Viscoplastic Poiseuille flow in a rectangular duct with wall slip

We solve numerically the Poiseuille flow of a Herschel-Bulkley fluid in a duct of rectangular cross section under the assumption that slip occurs along the wall following a slip law involving a non-zero slip yield stress. The constitutive equation is regularized as proposed by Papanastasiou. In addition, we propose a new regularized slip equation which is valid uniformly at any wall shear stress level by means of another regularization parameter. Four different flow regimes are observed defined by three critical values of the pressure gradient. Initially no slip occurs, in the second regime slip occurs only in the middle of the wider wall, in the third regime slip occurs partially at both walls, and eventually variable slip occurs everywhere.
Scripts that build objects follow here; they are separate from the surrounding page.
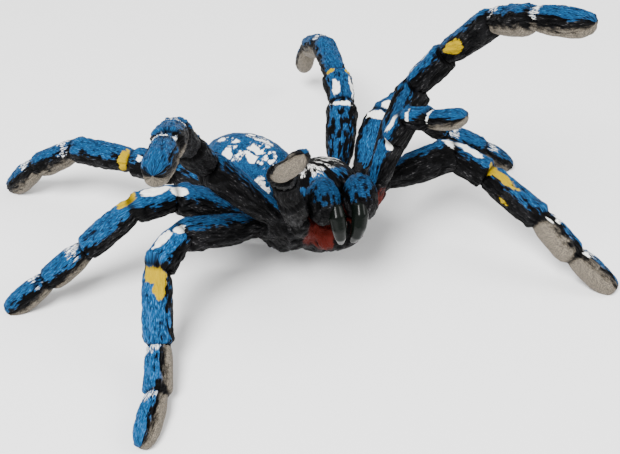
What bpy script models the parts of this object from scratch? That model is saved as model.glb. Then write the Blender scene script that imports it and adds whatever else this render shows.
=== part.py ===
"""Moulded toy tarantula in a threat pose: it stands on five feet, front legs and palps raised.

Metres, +Z up. The animal faces -Y, so its left side is +X. The feet stand on Z = 0.
"""

import bmesh
import bpy
from math import cos, pi, radians, sin
from mathutils import Matrix, Vector

MM = 0.001
GAP = 0.0003
WELD = 0.00005

# Front half of the body: its centre above the floor, and how it tips and leans
BODY_AT = Vector((2.8, -16.05, 20.75)) * MM
NOSE_UP = radians(20)
LEFT_SIDE_UP = radians(5)
BODY_TURN = Matrix.Rotation(-NOSE_UP, 4, "X") @ Matrix.Rotation(-LEFT_SIDE_UP, 4, "Y")
BODY_FRAME = Matrix.Translation(BODY_AT) @ BODY_TURN

# Rounded masses of the front half, each with a centre and half sizes (sideways, backwards, up), then
# its facets around and from pole to pole
SHELL = ((0, -0.4, 1.2), (10.2, 10.8, 6.6), (20, 12))
STERNUM = ((0, -0.8, -7.4), (9.6, 10.6, 7.2), (18, 10))
CHIN = ((0, -9.0, -8.0), (6.8, 5.0, 4.2), (16, 10))

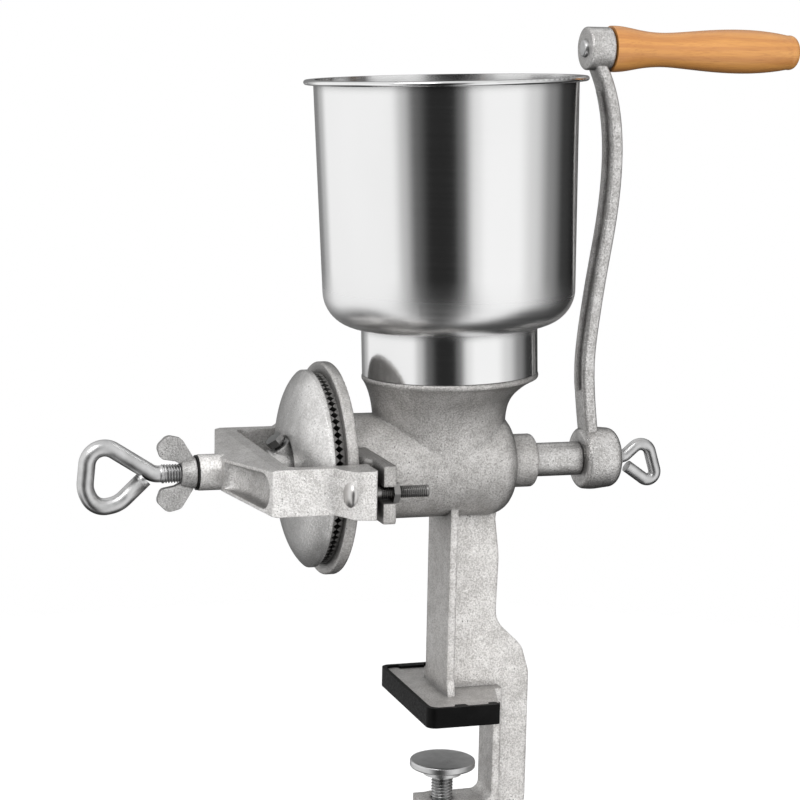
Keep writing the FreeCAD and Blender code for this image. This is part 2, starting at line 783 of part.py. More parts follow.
def plate_carrier():
    """The domed iron disc that turns the outer grinding plate."""
    rim_edge = 1.2
    groove_x = CARRIER_DOME_X + CARRIER_GROOVE
    dome = [
        on_axis(CARRIER_RIM_X, CARRIER_R - rim_edge),
        on_axis(CARRIER_RIM_X - 0.43 * CARRIER_RISE, CARRIER_R * 0.86),
        on_axis(CARRIER_RIM_X - 0.79 * CARRIER_RISE, CARRIER_R * 0.61),
        on_axis(CARRIER_DOME_X, CARRIER_HUB_R + 7.5),
    ]
    straight = [
        dome[-1],
        on_axis(CARRIER_DOME_X + 0.6, CARRIER_HUB_R + 5.5),
        on_axis(groove_x, CARRIER_HUB_R + 3.5),
        on_axis(groove_x, CARRIER_HUB_R),
        on_axis(CARRIER_HUB_X + 1, CARRIER_HUB_R),
        on_axis(CARRIER_HUB_X, CARRIER_HUB_R - 1),
        on_axis(CARRIER_HUB_X, 0),
        on_axis(CARRIER_BACK_X, 0),
        on_axis(CARRIER_BACK_X, CARRIER_R),
        on_axis(CARRIER_RIM_X + rim_edge, CARRIER_R),
        dome[0],
    ]
    profile = Part.Wire([spline(dome)] + Part.makePolygon(straight).Edges)
    blank = Part.Face(profile).revolve(on_axis(0, 0), X_AXIS, 360)
    boss_low = SHAFT_FRONT_R + CARRIER_HUB_WALL / 2
    way = set_screw_way()
    boss = Part.makeCylinder(SET_SCREW_BOSS_R, SET_SCREW_SEAT - boss_low, set_screw_at(boss_low), way)
    cuts = [
        rod_x(TURNING_PLATE_BACK_X, CARRIER_BACK_X + PAST, PLATE_R + PLATE_PLAY),
        rod_x(CARRIER_HUB_X - PAST, CARRIER_BACK_X + PAST, SHAFT_FRONT_R + THREAD),
        Part.makeCylinder(SET_SCREW_R + THREAD, SET_SCREW_SEAT + PAST, set_screw_at(0), way),
    ]
    for y, z in plate_screw_places():
        cuts.append(rod_x(CARRIER_RIM_X - 0.4, TURNING_PLATE_BACK_X + PAST, PLATE_SCREW_R + THREAD, -y, z))
    return one(blank.fuse(boss).cut(cuts))


def hub_set_screw():
    """A hexagon-headed screw that pins the carrier's hub to the shaft."""
    tip = set_screw_tip()
    head_at = SET_SCREW_SEAT + SET_SCREW_SHOW
    shank = Part.makeCylinder(SET_SCREW_R, head_at + 1 - tip, set_screw_at(tip), set_screw_way())
    head = hexagon_x(0, SET_SCREW_HEAD_T, SET_SCREW_HEAD_AF, 0, 0)
    head.rotate(Vector(0, 0, 0), Y_AXIS, -90 - SET_SCREW_TILT)
    head.translate(set_screw_at(head_at))
    return one(shank.fuse(head))


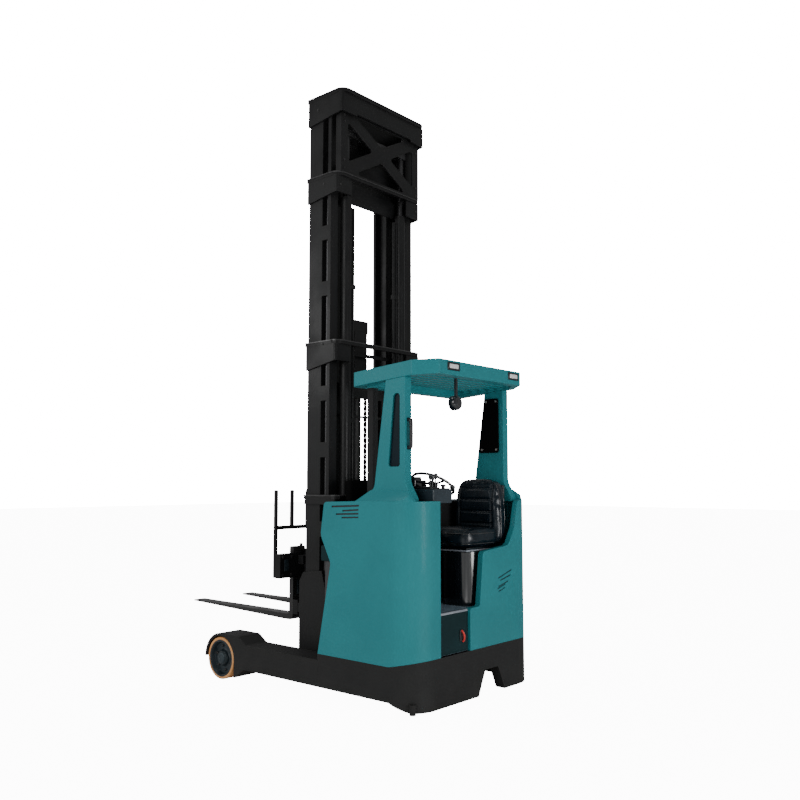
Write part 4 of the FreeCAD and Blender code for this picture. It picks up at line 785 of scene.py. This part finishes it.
# %% Console, display and levers
built("Console_top", "chassis", "dark_plastic",
      [(at(52, 222, 1312), at(240, 300, 1323), 0.005, 3), (at(60, 310, 1312), at(236, 392, 1330), 0.009, 3)])
built("Display_case", "chassis", "gloss_plastic", [(at(186, 330, 1326), at(246, 398, 1392), 0.008, 3)])
built("Display_glass", "chassis", "screen_glass", [(at(183.5, 336, 1334), at(188, 392, 1384), 0.001, 1)])
LEVER_KNOB = [(-0.020, 0.0), (-0.019, 0.006), (-0.010, 0.0095), (0.004, 0.0125), (0.011, 0.0115),
              (0.016, 0.0060), (0.017, 0.0)]
for i, (x, y, high) in enumerate(((78, 334, 1396), (106, 352, 1390), (72, 370, 1384))):
    pipe(f"Lever_{i}", "chassis", [at(x, y, 1326), at(x, y, 1346), at(x - 3, y, high - 14)], 0.0042,
         "dark_steel")
    built(f"Lever_knob_{i}", "chassis", "gloss_plastic",
          turned=[(LEVER_KNOB, at(x - 4, y, high), (-0.08, 0, 1), 24)])
built("Console_switches", "chassis", "gloss_plastic",
      [(at(132, y, 1328), at(148, y + 13, 1333), 0.0015, 2) for y in (318 + i * 17 for i in range(4))])
STOP_BUTTON = [(0.0, 0.0), (0.0, 0.011), (0.010, 0.011), (0.012, 0.017), (0.020, 0.017),
               (0.024, 0.013), (0.025, 0.0)]
built("Stop_button", "chassis", "dark_plastic", turned=[(STOP_BUTTON, at(74, 262, 1321), (0, 0, 1), 24)])

# %% Steering wheel
RIM_RADIUS, RIM_THICKNESS = 0.135, 0.009
wheel_axis = Vector((0, -math.sin(math.radians(30)), math.cos(math.radians(30))))
wheel_centre = at(180, 230, 1345)
wheel_side = Vector((1, 0, 0))
wheel_up = wheel_axis.cross(wheel_side)
rim = [(RIM_THICKNESS * math.sin(a), RIM_RADIUS + RIM_THICKNESS * math.cos(a))
       for a in (2 * math.pi * i / 12 for i in range(12))]
hub = [(-0.020, 0.0), (-0.020, 0.020), (-0.008, 0.026), (0.004, 0.034), (0.010, 0.029), (0.013, 0.0)]
wheel = built("Steering_rim", "chassis", "gloss_plastic", rings=[(rim, wheel_centre, wheel_axis, 96)],
              turned=[(hub, wheel_centre, wheel_axis, 32)])
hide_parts("steering_wheel")
for i, a in enumerate((0.35, math.pi - 0.35, 1.5 * math.pi)):
    way = wheel_side * math.cos(a) + wheel_up * math.sin(a)
    pipe(f"Steering_spoke_{i}", "chassis", [wheel_centre + way * r for r in (0.020, 0.07, 0.132)], 0.007,
         "dark_plastic")
boss = [(-0.060, 0.0), (-0.060, 0.026), (-0.015, 0.020), (-0.012, 0.0)]
built("Steering_boss", "chassis", "dark_plastic", turned=[(boss, wheel_centre, wheel_axis, 28)])
knob = [(0.004, 0.0), (0.004, 0.006), (0.014, 0.007), (0.018, 0.015), (0.030, 0.019), (0.040, 0.015),
        (0.044, 0.0)]
knob_place = wheel_centre + wheel_side * -0.085 + wheel_up * -0.085
built("Steering_knob", "chassis", "gloss_plastic", turned=[(knob, knob_place, wheel_axis, 28)])

# %% [markdown]
# ## Overhead guard
# Two lamps sit in the roof's rear edge, a round work lamp hangs under it, and the near pillar has a grab
# handle and a dark pane in its opening. Screws go where a line meets the surface, so that none of them
# floats or sinks in.

# %% Surface places
trees = {}


def surface(node, start, direction):
    """The point where a line first meets a CAD node, or None."""
    if node not in trees:
        bm = bmesh.new()
        bm.from_mesh(frame["nodes"][node].data)
        trees[node] = BVHTree.FromBMesh(bm)
        bm.free()
    return trees[node].ray_cast(Vector(start), Vector(direction).normalized())[0]


def bolts_on(name, node, starts, direction, size=0.008, height=0.006, finish_name="dark_bolt"):
    """Bolt heads on a node, each where its line meets the surface."""
    places = [spot for spot in (surface(node, start, direction) for start in starts) if spot]
    bolt_set(name, bodies[node], places, -Vector(direction), size, height, finish_name)


# %% Roof lamps
LAMP_MIDDLES = (297, -353)
bezel = built("Roof_lamp_frames", "chassis", "dark_plastic",
              [(at(-42.5, y - 62, 2034), at(-29, y + 62, 2083), 0.006, 3) for y in LAMP_MIDDLES])
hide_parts("rear_lamps")
built("Roof_lamp_glass", "chassis", "lamp_lens",
      [(at(-45, y - 43, 2045), at(-38, y + 43, 2072), 0.005, 3) for y in LAMP_MIDDLES])

# %% [markdown]
# The work lamp's case and bracket follow the photograph, which puts them 19 mm to the right of the CAD
# node.

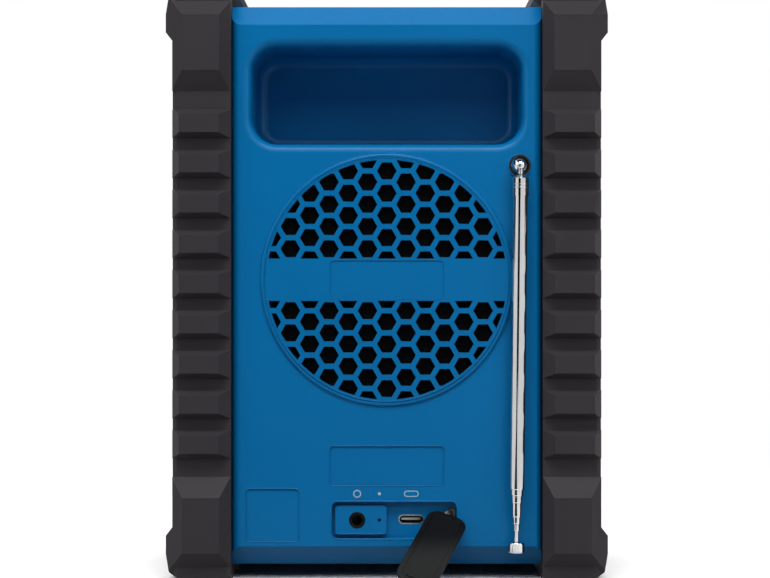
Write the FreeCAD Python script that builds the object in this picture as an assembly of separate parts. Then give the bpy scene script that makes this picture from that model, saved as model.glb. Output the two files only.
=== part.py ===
import FreeCAD, Part
import math
import os

V = FreeCAD.Vector

# Sizes are in millimetres. X runs across the radio, Y from the control side (negative) to the
# aerial side (positive), Z up from the sole. The origin is the middle of the footprint.

# Case: a core under the bumpers, with a raised panel between them on both faces
case_width = 138.0
case_depth = 102.0
case_height = 197.0
case_foot = 5.0
case_wall = 2.5
case_corner = 8.0
panel_width = 109.0
panel_rise = 4.0
panel_edge = 3.5
least_corner = 1.0
end_bevel = 7.0
seam_y = -10.0
seal_height = 0.8
seal_width = 1.5
seal_inset = 0.4

# Fits, and how far a cutting shape reaches past what it cuts
press_gap = 0.02
running_gap = 0.05
cut_over = 1.0
arc_slack = 0.01
seat_gap = 0.1
loose_gap = 0.3

# Side bumpers
bumper_side = 6.0
bumper_head = 6.0
column_rise = 3.0
column_chamfer = 1.5
column_end_chamfer = 3.0
rib_count = 9
rib_pitch = 14.0
rib_length = 10.0
rib_height = 4.0
rib_end_slope = 1.9
rib_inner_slope = 4.0
rib_outer_slope = 2.6
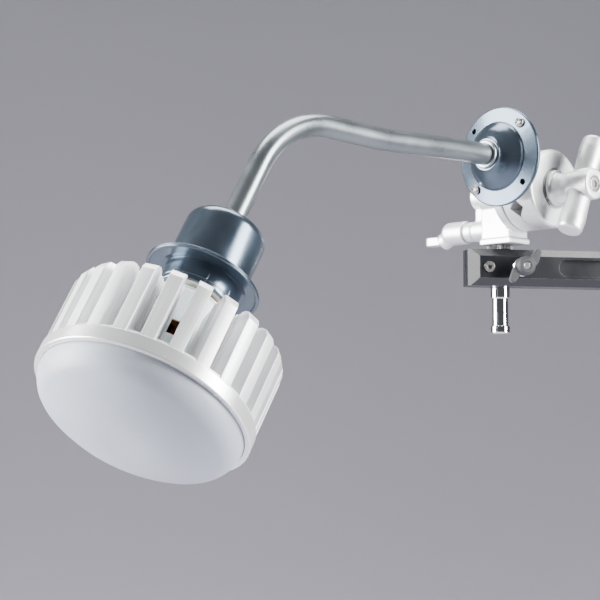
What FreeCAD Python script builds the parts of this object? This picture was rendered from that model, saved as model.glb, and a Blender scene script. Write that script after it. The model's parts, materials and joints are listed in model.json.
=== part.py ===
import FreeCAD, Part
import math
import os

# Clamp-mounted lamp: a side bar with a 16 mm stud, a grip head on the stud, and a
# gooseneck flange arm with a finned LED bulb held between the grip head's jaws.
# Millimetres, +Z up.  The origin is the middle of the 16 mm receiver at the bar's
# far end.  -X is the lamp side, -Y is the side of the large T-handle.

# ---- driving dimensions -------------------------------------------------------
STUD_R = 8.0                 # 16 mm (5/8 in) light-stand stud
FIT = 0.05                   # running fit, radial
BAR_HALF = 15.0              # half of the bar's 30 mm height and depth
BAR_CHAMFER = 6.0
BAR_REACH = 170.0            # stud axis to receiver axis
BAR_END = 29.0               # past each axis
BAR_AZIMUTH = -34.0          # the bar's turn from +X, degrees
KNOB_OFFSET = 14.0           # clamp screw beside the 16 mm bore
KNOB_REACH = 18.6            # wing tip radius
RETAINER_OFFSET = -13.3
STUD_BOTTOM = -53.5
STUD_TOP = 46.0
HEAD_BASE = 19.0             # underside of the grip head
DISC_R = 31.75               # 2.5 in grip-head discs
DISC_Z = 60.5                # height of the jaw axis
FACE_Y = -17.6               # cast disc starts here
WASHER_Y = -25.0
INNER_JAW_Y = -26.4
JAW_MID_Y = -40.0            # plane between the jaws
JAW_GAP = 1.0
OUTER_FACE_Y = -58.3
BOLT_R = 5.0
PIN_R = 6.35                 # 12.7 mm (1/2 in) mounting pin
PIN_UP = 22.5                # pin axis above the jaw axis
ROD_R = 4.8                  # rod size the lower groove is for
ROD_DOWN = 16.5
LOCK_Z = 32.5                # stud lock axis
HANDLE_Y = -85.2             # centre of the T-handle's grip
HANDLE_HALF = 42.0
HANDLE_LEAN = 25.0           # degrees from vertical
FLANGE_X = -46.2             # back plane of the wall flange
FLANGE_R = 39.8
FLANGE_PCD = 67.0
ARM_ROLL = 2.5              # the arm's roll about the pin, degrees
TUBE_R = 8.65                # 17.3 mm pipe
TUBE_WALL = 1.6
BEND_R = 85.0
LAMP_PITCH = 56.3            # lamp axis below the flange axis, degrees
ARM_SET = ((62.0, 0.0), (140.0, -1.9))   # slight bends in the straight run: along, up
ARM_CORNER = (246.2, 3.3)    # where the last straight run meets the lamp axis
BRIM_ALONG = 152.5           # corner to brim plane along the lamp axis
HOUSING_R = 29.6
HOUSING_H = 49.0
BRIM_R = 42.0
SKIN = 1.4
COLLAR_R = 28.0
COLLAR_H = 17.0
FIN_COUNT = 24
FIN_R = 77.6
FIN_TOP = 40.0
SINK_END = 96.6              # heat sink's lower face, from the brim plane
BEZEL_R = 78.5
BEZEL_H = 10.9
DOME_RISE = 33.0
CAP_R = 13.2                 # E26 screw cap
WINDOW_TURN = 130.0          # heading of the driver case's opening, degrees

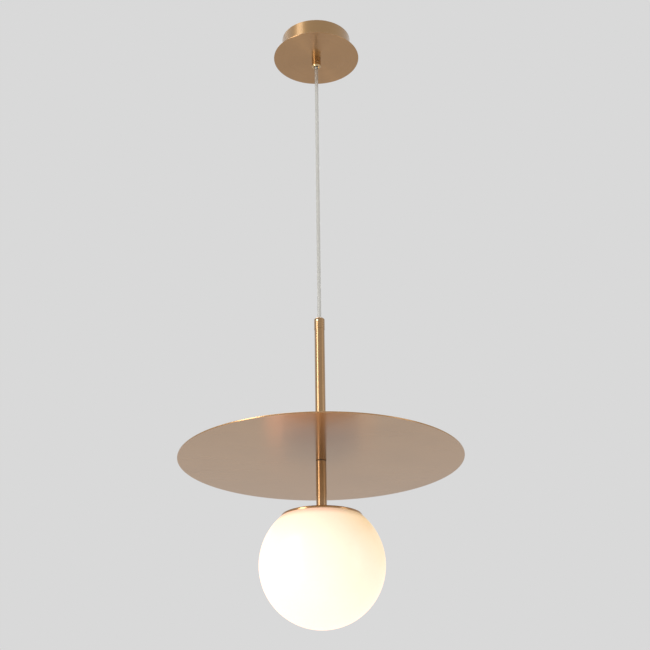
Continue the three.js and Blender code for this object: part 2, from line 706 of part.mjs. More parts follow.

The performance of the regularized slip equation in the two intermediate regimes in which wall slip is partial has been tested for both Newtonian and Bingham flows. The convergence of the results with the Papanastasiou regularization parameter has been also studied. The combined effects of viscoplasticity and slip are then investigated. Results are presented for wide ranges of the Bingham and slip numbers and for various values of the power-law exponent and the duct aspect ratio. These compare favorably with available theoretical results and with numerical results in the literature obtained with both regularization and augmented Lagrangian methods.